Even though this sounds corny- read self-help/personal development books. Stop pretending that you’re “fine.”
We live our lives and make choices through old traumas and stories. These stories play on auto-loop in our heads. And this will inevitably play out in how we father our sons and daughter.
“What you do in anything is what you do in everything.”
YOU are still YOU in every room you step in. I’m not suggesting that you are not a good person. Only you know that; now be honest with yourself.
It’s time for radical self-awareness.
The surest way to BE a better dad is to deal with this shit. You will find yourself magically BEING a better father to your children.
(Waves wand in a circular motion)
You don’t need any magical tactics or tricks to get your children to follow instructions and respect you.
Become a better human being by dropping off some of that generational trauma you were handed in your childhood.
Your relationships with EVERYONE will improve, not just your kids.
People at work won’t recognize you.
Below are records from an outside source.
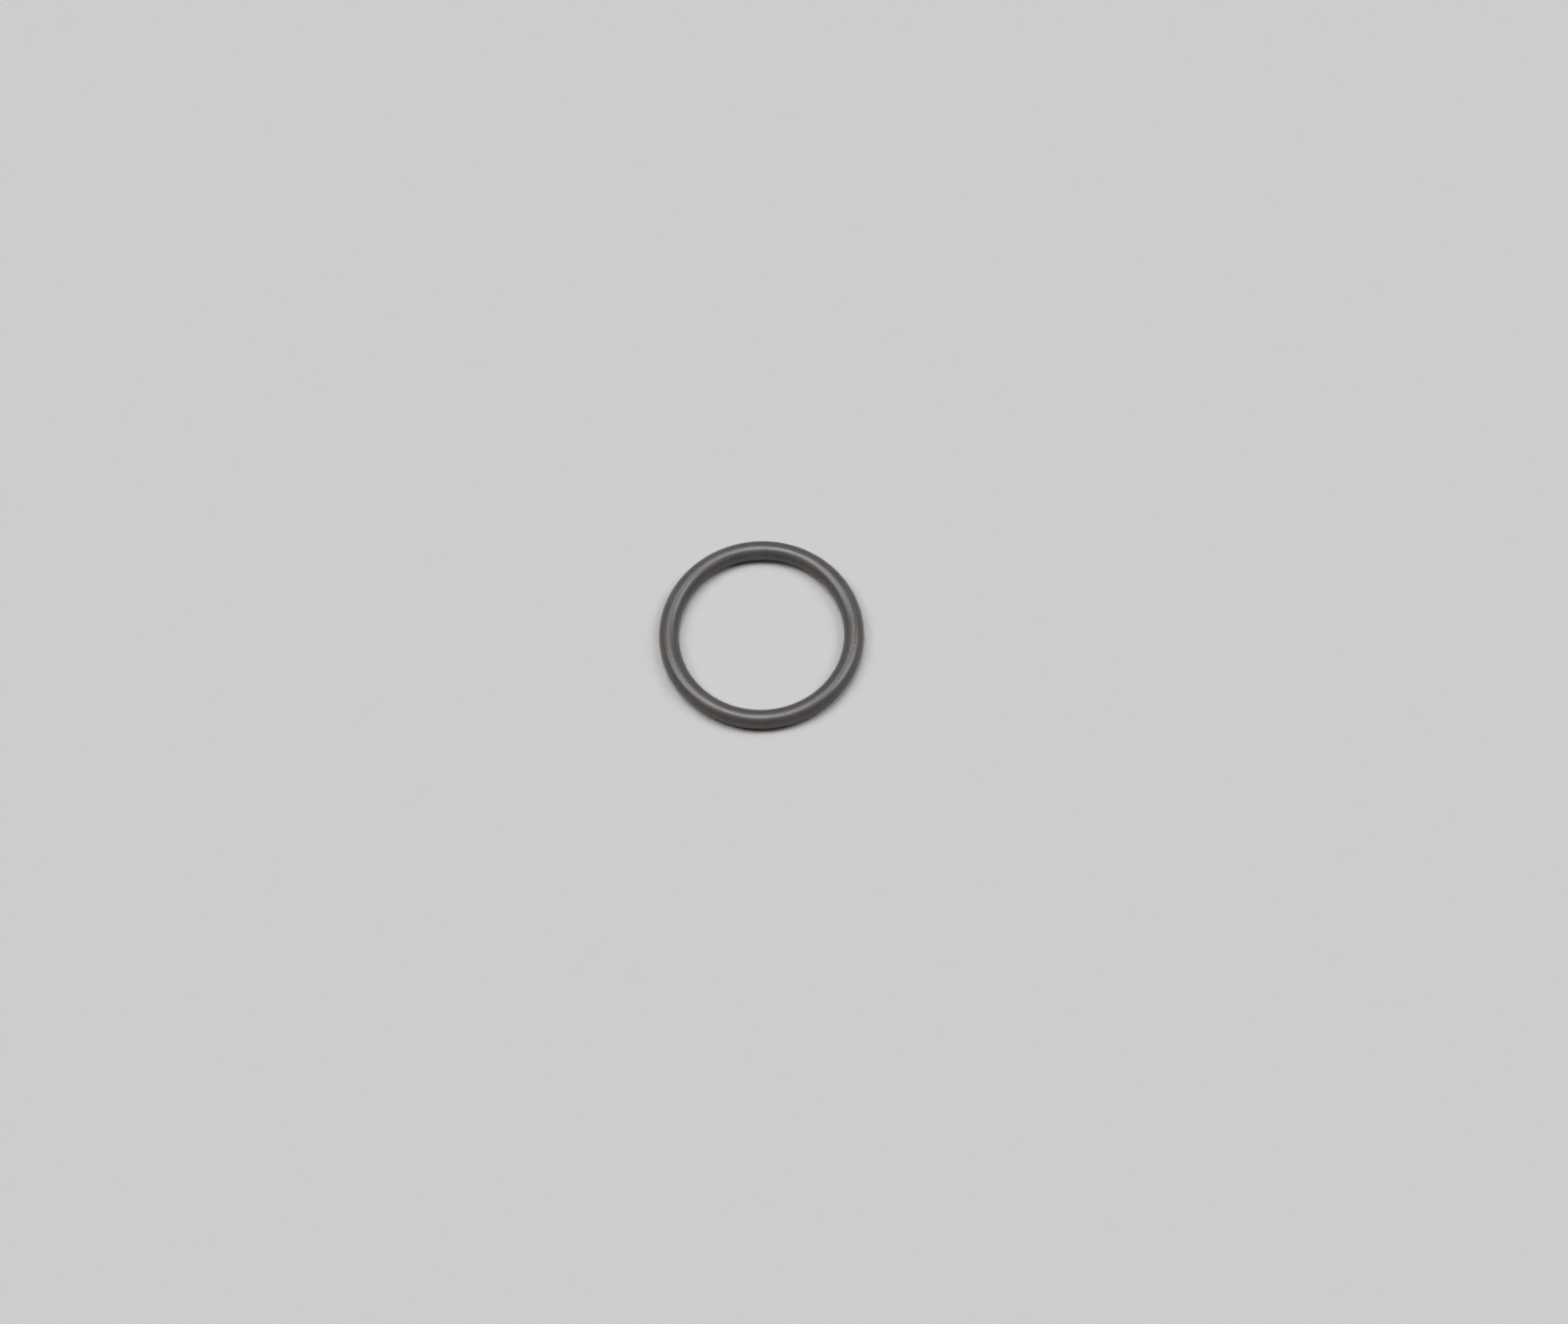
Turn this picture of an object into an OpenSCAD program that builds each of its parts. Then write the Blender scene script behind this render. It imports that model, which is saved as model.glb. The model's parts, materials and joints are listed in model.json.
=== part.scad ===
// Rubber o-ring, lying flat: a moulded ring of round section.
// The origin is the centre of the ring at half its thickness, and +Z is the ring's axis.

/* [Ring] */
// Inside diameter of the moulded ring, between the round inner walls
inside_d = 15.6; // [3:0.01:250]
// Diameter of the round section
section_d = 1.78; // [0.8:0.01:8.4]

/* [Mould line] */
// How far the trimmed flash stands proud of the round section
flash_h = 0.04; // [0.01:0.01:0.1]
// Width of the trimmed flash, across the plane where the mould parts
flash_w = 0.12; // [0.04:0.01:0.3]

/* [Hidden] */

// Radius of the circle that the centre of the section follows
pitch_r = (inside_d + section_d) / 2;
// Reach across the section, from the inner crest of the flash to the outer one
over_flash = section_d + 2 * flash_h;
// Smoothness of the section and of the ring
section_fn = 72;
ring_fn = 240;

// The rubber fills two half-round grooves, so the moulded section is a true circle.
module round_section() {
    circle(d = section_d, $fn = section_fn);
}

// The mould parts at half the ring's thickness. A thin sheet of rubber creeps out there and is
// trimmed off, which leaves a low square-cut line round the inner wall and round the outer one.
// One bar across the section draws both lines.
module trimmed_flash() {
    square([over_flash, flash_w], center = true);
}

module o_ring() {
    color("#4F4C4B")
        rotate_extrude($fn = ring_fn)
            translate([pitch_r, 0]) {
                round_section();
                trimmed_flash();
            }
}

o_ring();
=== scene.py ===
"""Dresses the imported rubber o-ring: the moulded ring, the dust on it and the paper it lies on."""

import json
import math
import random

import bpy
from bpy.props import FloatProperty, FloatVectorProperty, IntProperty, PointerProperty
from mathutils import Matrix, Vector


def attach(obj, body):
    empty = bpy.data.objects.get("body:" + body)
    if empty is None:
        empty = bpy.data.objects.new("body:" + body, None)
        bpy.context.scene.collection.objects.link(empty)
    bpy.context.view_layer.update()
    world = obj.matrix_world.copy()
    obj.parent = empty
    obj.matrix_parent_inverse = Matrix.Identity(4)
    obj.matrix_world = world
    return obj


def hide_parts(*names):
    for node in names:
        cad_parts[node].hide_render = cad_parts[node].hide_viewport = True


bl_info = {
    "name": "Rubber o-ring",
    "version": (1, 0, 0),
    "blender": (4, 5, 0),
    "location": "View3D > Sidebar > O-ring",
    "description": "Builds a moulded rubber sealing ring, the dust on it and the paper under it",
    "category": "Add Mesh",
}

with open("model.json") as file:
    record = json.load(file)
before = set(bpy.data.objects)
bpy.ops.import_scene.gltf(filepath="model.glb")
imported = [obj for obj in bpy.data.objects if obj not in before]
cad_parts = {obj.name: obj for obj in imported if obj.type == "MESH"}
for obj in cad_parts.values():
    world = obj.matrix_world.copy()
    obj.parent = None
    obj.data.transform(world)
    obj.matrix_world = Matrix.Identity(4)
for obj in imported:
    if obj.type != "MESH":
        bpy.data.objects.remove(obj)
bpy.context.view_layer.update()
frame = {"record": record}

MM = 0.001
PER_MM = 1 / MM
IMAGE_WIDTH, IMAGE_HEIGHT = 1600, 1351


def seat(name):
    """The stated dimensions of one of the ring's mounts, in millimetres."""
    return next(m["dims"] for m in frame["record"]["mounts"] if m["name"] == name)


# The ring's own sizes, from the CAD model: each seat's wall is the crest of a mould line,
# and its length is that line's width. Only the line's height is repeated from the source.
FLASH_HEIGHT = 0.04 * MM
FLASH_WIDTH = seat("gland_seat")["length_mm"] * MM
CREST_INSIDE = seat("shaft_seat")["r_mm"] * MM
CREST_OUTSIDE = seat("gland_seat")["r_mm"] * MM
PITCH_RADIUS = (CREST_INSIDE + CREST_OUTSIDE) / 2
SECTION_RADIUS = (CREST_OUTSIDE - CREST_INSIDE) / 2 - FLASH_HEIGHT


# Node trees


class Value:
    """A number, vector or colour in a node tree. Arithmetic on it adds the Math nodes."""

    def __init__(self, graph, socket):
        self.graph = graph
        self.socket = socket

    def other(self, key):
        """Another output of the same node."""
        return Value(self.graph, self.graph.pick(self.socket.node.outputs, key))

    def __add__(self, number):
        return self.graph.math("ADD", self, number)

    def __radd__(self, number):
        return self.graph.math("ADD", number, self)

    def __sub__(self, number):
        return self.graph.math("SUBTRACT", self, number)

    def __rsub__(self, number):
        return self.graph.math("SUBTRACT", number, self)

    def __mul__(self, number):
        return self.graph.math("MULTIPLY", self, number)

    def __rmul__(self, number):
        return self.graph.math("MULTIPLY", number, self)

    def __truediv__(self, number):
        return self.graph.math("DIVIDE", self, number)

    def __rtruediv__(self, number):
        return self.graph.math("DIVIDE", number, self)

    def __pow__(self, number):
        return self.graph.math("POWER", self, number)

    def __rpow__(self, number):
        return self.graph.math("POWER", number, self)

    def __neg__(self):
        return self.graph.math("MULTIPLY", self, -1.0)

    def __abs__(self):
        return self.graph.math("ABSOLUTE", self)

    def __lt__(self, number):
        return self.graph.math("LESS_THAN", self, number)

    def __gt__(self, number):
        return self.graph.math("GREATER_THAN", self, number)


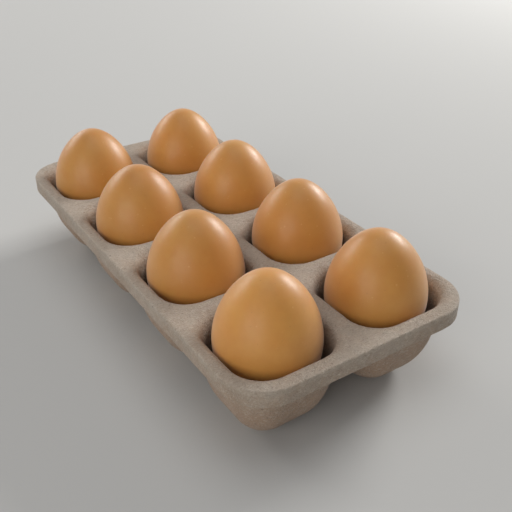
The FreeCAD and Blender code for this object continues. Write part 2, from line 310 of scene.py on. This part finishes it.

Your partner will wonder why you’re less argumentive. Even your puppy will be confused but thankful.
Sometimes, becoming a father to itty-bitty, big-eyed, clueless creatures is the trigger we need to get the help we’ve always needed.
Our parents did the best they could. We can do better.
The worst thing you can do is hand that same baggage to carry for another generation.
Take care of your shit. It’s not easy work, but it’s good work.